Reputation: 98
I have a huge set of images(60k) and masks(60k) that need to be loaded into a PyTorch dataloader for semantic segmentation.
Directory Structure:
- Segmentation
-images
-color_left_trajectory_3000_00001.jpg
-color_left_trajectory_3000_00002.jpg
...
-masks
-color_segmentation_3000_00001.jpg
-color_segmentation_3000_00002.jpg
...
I want to know the most efficient way to load these into a dataloader in Pytorch. I was thinking of generating a csv file with the paths to images and masks. How will I go about generating the same? Any other suggestions are appreciated!
Upvotes: 0
Views: 357
Reputation: 521
I recommend that you make a custom subclass from the dataset class. In the init function, the paths to the images and masks are generated and then saved.
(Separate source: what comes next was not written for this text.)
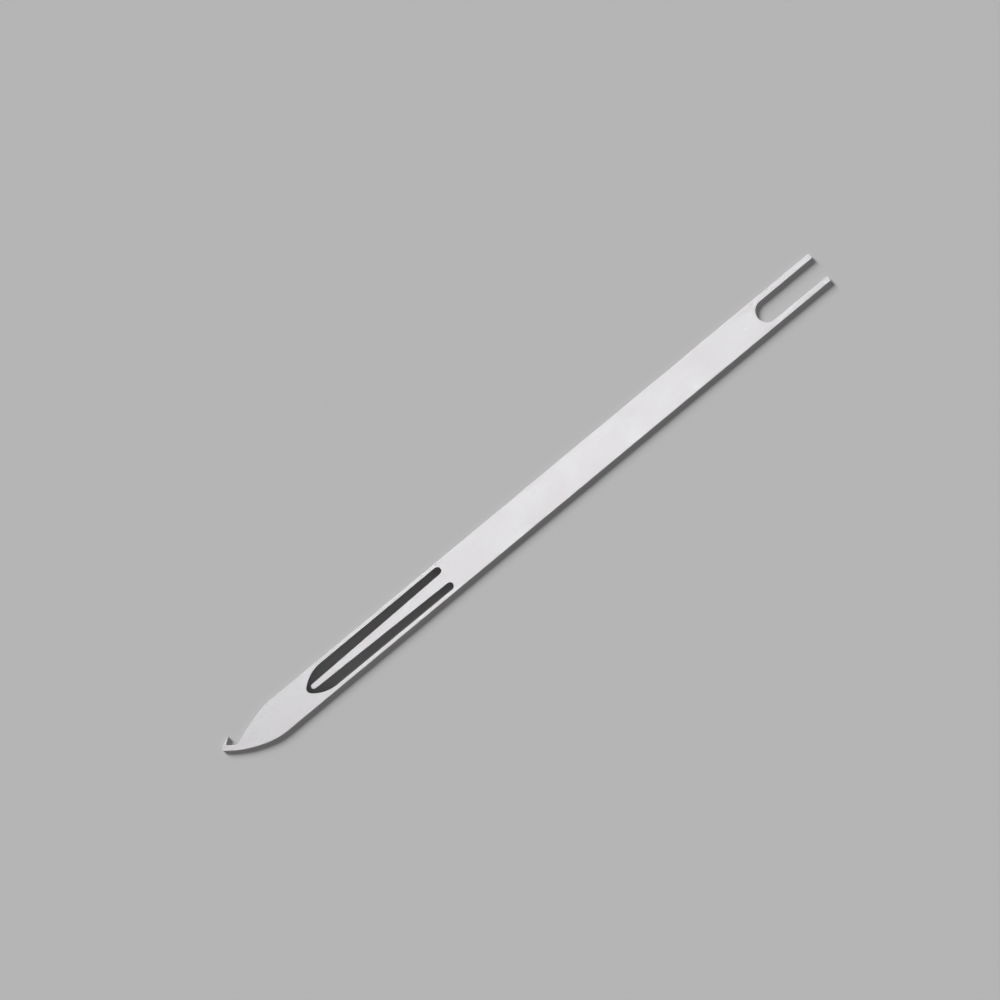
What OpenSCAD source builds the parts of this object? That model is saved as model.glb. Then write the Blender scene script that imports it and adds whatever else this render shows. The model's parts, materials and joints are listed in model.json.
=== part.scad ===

This is an example:
import torch
from torch.utils.data import Dataset, DataLoader
import os
from PIL import Image
class CustomData(Dataset):
def __init__(self,data_dir='Segmentation', data_transform=None,split= 'train'):
self.imgs = []
self.labels= []
self.transform = data_transform
self.data_dir = data_dir
#self.imgs_dir = os.path.join(data_dir, split, 'images')
#self.labels_dir = os.path.join(data_dir, split, 'labels')
self.imgs_dir = os.path.join(data_dir, 'images')
self.labels_dir = os.path.join(data_dir, 'labels')
for img_name in os.listdir(self.imgs_dir):
img_path = os.path.join(self.imgs_dir, img_name)
label_name = "color_segmentation_"+"_".join(img.split('.')[0].split('_')[-2:])+'.png'
label_path = os.path.join(self.labels_dir, label_name)
self.imgs.append(img_path)
self.labels.append(label_path)
def __len__(self):
return len(self.imgs)
def __getitem__(self, idx):
img = Image.open(self.imgs[idx])
label = Image.open(self.labels[idx])
if self.transform is not None:
img, label = self.transform(img, label)
return img, label
class ToTensor:
def __call__(self, image, target=None):
image = F.to_tensor(image)
if target is not None:
target = torch.as_tensor(np.array(target), dtype=torch.int64)
return image, target
if __name__ == '__main__':
data = CustomData(data_transform=ToTensor)
dataloader = DataLoader(data,batch_size=10)
Upvotes: 2